Hayvanların tüylerinin artacağını söyleyen insanların yanlış düşündüğünü belirten hayvan yetiştirici şunları kaydetti:
Ben buradan öneriyorum; bu sistemin yaygınlaştırılması gerek. Gelip bana soranlar da var. Benimle röportaj yapanlar da var. Şimdi bazı insanlar diyor ‘hayvan dışarıda soğukta koyun gibi yünlenirmiş.’
İşte görüyorsunuz işte hepsini de kameraya çekiyorsun. Tüyleri normal. Çünkü hayvan soğuğa göre değil besiye göre tüy geliştirir. Soğuktan korunması için etle derinin arasında yağ bezesi oluşur. Onunla kendisini soğuktan korur.
TORUNLARINA DA ÖĞRETİYOR
Torunlarına da yarı açık ahıra götürerek hayvancılığı öğrettiğini söyleyen Ulu, şu ifadeleri kullandı:
Çocuklarımız buraya her zaman geliyorlar, burada oynuyorlar, kendilerince yardım ediyorlar ve gördükleriyle, duyduklarıyla hayvancılığa aşina oluyorlar.

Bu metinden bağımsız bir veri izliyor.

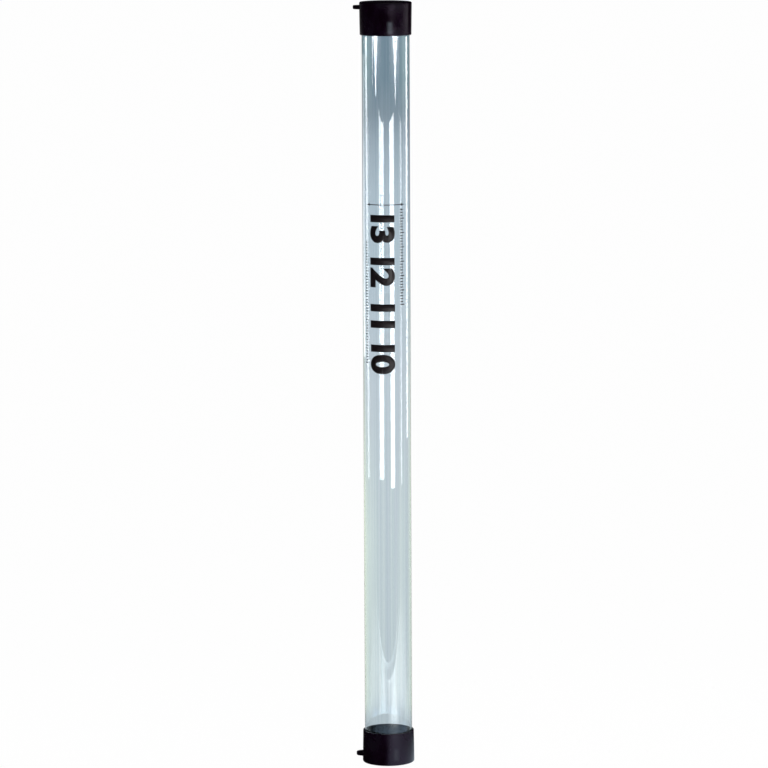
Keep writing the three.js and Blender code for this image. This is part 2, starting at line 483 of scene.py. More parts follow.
def tongue_side(margin):
    """Half of a tongue's outline from its hinge line to its tip, grown by a margin."""
    tip = TONGUE_TIP_RADIUS + margin
    root = TONGUE_ROOT_HALF + margin
    centre = TONGUE_LENGTH - TONGUE_TIP_RADIUS
    lean = math.acos(tip / math.hypot(root, centre)) - math.atan2(centre, root)
    tangent = math.pi / 2 - lean
    places = [(0, root)]
    for k in range(TIP_STEPS + 1):
        turn = tangent * (1 - k / TIP_STEPS)
        places.append((centre + tip * math.cos(turn), tip * math.sin(turn)))
    return places


print("hinge at radius", round(HINGE_RADIUS / MM, 2), "height", round(HINGE_HEIGHT / MM, 2), "mm")

# %% [markdown]
# The sleeve is turned like the tube and then cut with eight prisms at once. Cutting keeps the wall's true
# thickness in the sides of each window, where light falls in.

# %% Retainer sleeve
WINDOW_GAP = 0.5 * MM
SLEEVE_END_ROUND = 0.3 * MM
SLEEVE_STEP_ROUND = 0.2 * MM
SLEEVE_INSET = 0.4 * MM
SLEEVE_RING_SPACING = 5 * MM


def window_tool():
    """Eight prisms, one for each window."""
    build = bmesh.new()
    side = [(FLANGE_TOP - HINGE_HEIGHT, TONGUE_ROOT_HALF + WINDOW_GAP)] + tongue_side(WINDOW_GAP)
    ring = side + [(along, -half) for along, half in reversed(side[:-1])]
    for number in range(TONGUE_COUNT):
        turn = Matrix.Rotation(2 * math.pi * number / TONGUE_COUNT, 4, "Z")
        ends = []
        for radius in (MOUTH_RADIUS - CUT_OVERRUN, TUBE_RADIUS + CUT_OVERRUN):
            places = [Vector((radius, half, HINGE_HEIGHT + along)) for along, half in ring]
            ends.append([build.verts.new(turn @ place) for place in places])
        build.faces.new(ends[0])
        build.faces.new(ends[1])
        for k in range(len(ring)):
            build.faces.new((ends[0][k - 1], ends[0][k], ends[1][k], ends[1][k - 1]))
    return piece_from("window_tool", build)


sleeve_high = SLEEVE_TOP - SLEEVE_INSET
outer_wall = upright_wall(TUBE_RADIUS, SLEEVE_BASE + SLEEVE_INSET, sleeve_high, SLEEVE_RING_SPACING)
inner_wall = upright_wall(BORE_RADIUS, FLANGE_TOP + SLEEVE_INSET, sleeve_high, SLEEVE_RING_SPACING)
sleeve = revolve("retainer_sleeve", soften([
    (MOUTH_RADIUS, SLEEVE_BASE, SLEEVE_END_ROUND),
    (TUBE_RADIUS, SLEEVE_BASE, SLEEVE_END_ROUND),
    *outer_wall,
    (TUBE_RADIUS, SLEEVE_TOP, SLEEVE_END_ROUND),
    (BORE_RADIUS, SLEEVE_TOP, SLEEVE_END_ROUND),
    *reversed(inner_wall),
    (BORE_RADIUS, FLANGE_TOP, SLEEVE_STEP_ROUND),
    (MOUTH_RADIUS, FLANGE_TOP, SLEEVE_STEP_ROUND),
], steps=4))
shaped(sleeve, window_tool(), "DIFFERENCE")
smooth_faces(sleeve)
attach(sleeve, "collar")
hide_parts("retainer_insert")
print("retainer sleeve:", len(sleeve.data.polygons), "faces")

# %% [markdown]
# The eight tongues are the part that does the work. Each one is thin, tapers in width and in thickness,
# ends in half a circle that slides softly over a ball's felt, and has a round heel where it bends. One
# mesh is made and turned to the eight places, and each copy rides on its own hinged body.

# %% Tongues
TONGUE_EDGE_ROUND = 0.3 * MM
HEEL_STEPS = 6


def tongue_outline(inset):
    """Half of a tongue's outline with its round heel, drawn in by an inset."""
    turns = [math.pi / 2 * k / HEEL_STEPS for k in range(HEEL_STEPS)]
    heel = [(-TONGUE_HEEL * math.cos(turn), TONGUE_ROOT_HALF - inset) for turn in turns]
    return heel + tongue_side(-inset)


def tongue_low(along):
    """Height of the lower face, round at the heel and flat beyond it."""
    return -math.sqrt(max(0.0, TONGUE_HEEL ** 2 - min(along, 0) ** 2))


def tongue_high(along):
    """Height of the upper face, round at the heel and sloping down to the tip."""
    if along < 0:
        return -tongue_low(along)
    return TONGUE_HEEL + (TONGUE_TIP_TOP - TONGUE_HEEL) * along / TONGUE_LENGTH


pattern_build = soft_plate(tongue_outline, tongue_low, tongue_high, TONGUE_EDGE_ROUND)
pattern = piece_from("tongue_pattern", pattern_build)
at_hinge = Matrix.Translation((HINGE_RADIUS, 0, HINGE_HEIGHT))
pattern.data.transform(at_hinge @ Matrix.Rotation(math.pi, 4, "Z"))
tongues = []
for number in range(TONGUE_COUNT):
    blade = bpy.data.objects.new(f"spring_tongue_{number + 1}", pattern.data.copy())
    bpy.context.scene.collection.objects.link(blade)
    blade.data.transform(Matrix.Rotation(2 * math.pi * number / TONGUE_COUNT, 4, "Z"))
    smooth_faces(blade)
    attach(blade, f"tongue_body_{number + 1}")
    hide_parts(f"tongue_{number + 1}")
    tongues.append(blade)
bpy.data.objects.remove(pattern)
print(len(tongues), "tongues of", len(tongues[0].data.polygons), "faces")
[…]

İnekler doğum yaptıklarında seviniyorlar. Buzağılara isim veriyorlar, süt veriyorlar. Yani çok seviniyorlar. Kendi köyümde yok ama çevre köylerden bana gelip fikir alıp ‘nasıl yapmamız gerekirse yapalım’ diyorlar.
Şu anda da çevre köylerde yapan arkadaşlarımız var. Kars merkez köylerinde de var. Yani birebir gelip benimle burada konuşup, benden fikir alıyorlar. Yavaş yavaş bu sisteme dönüyorlar.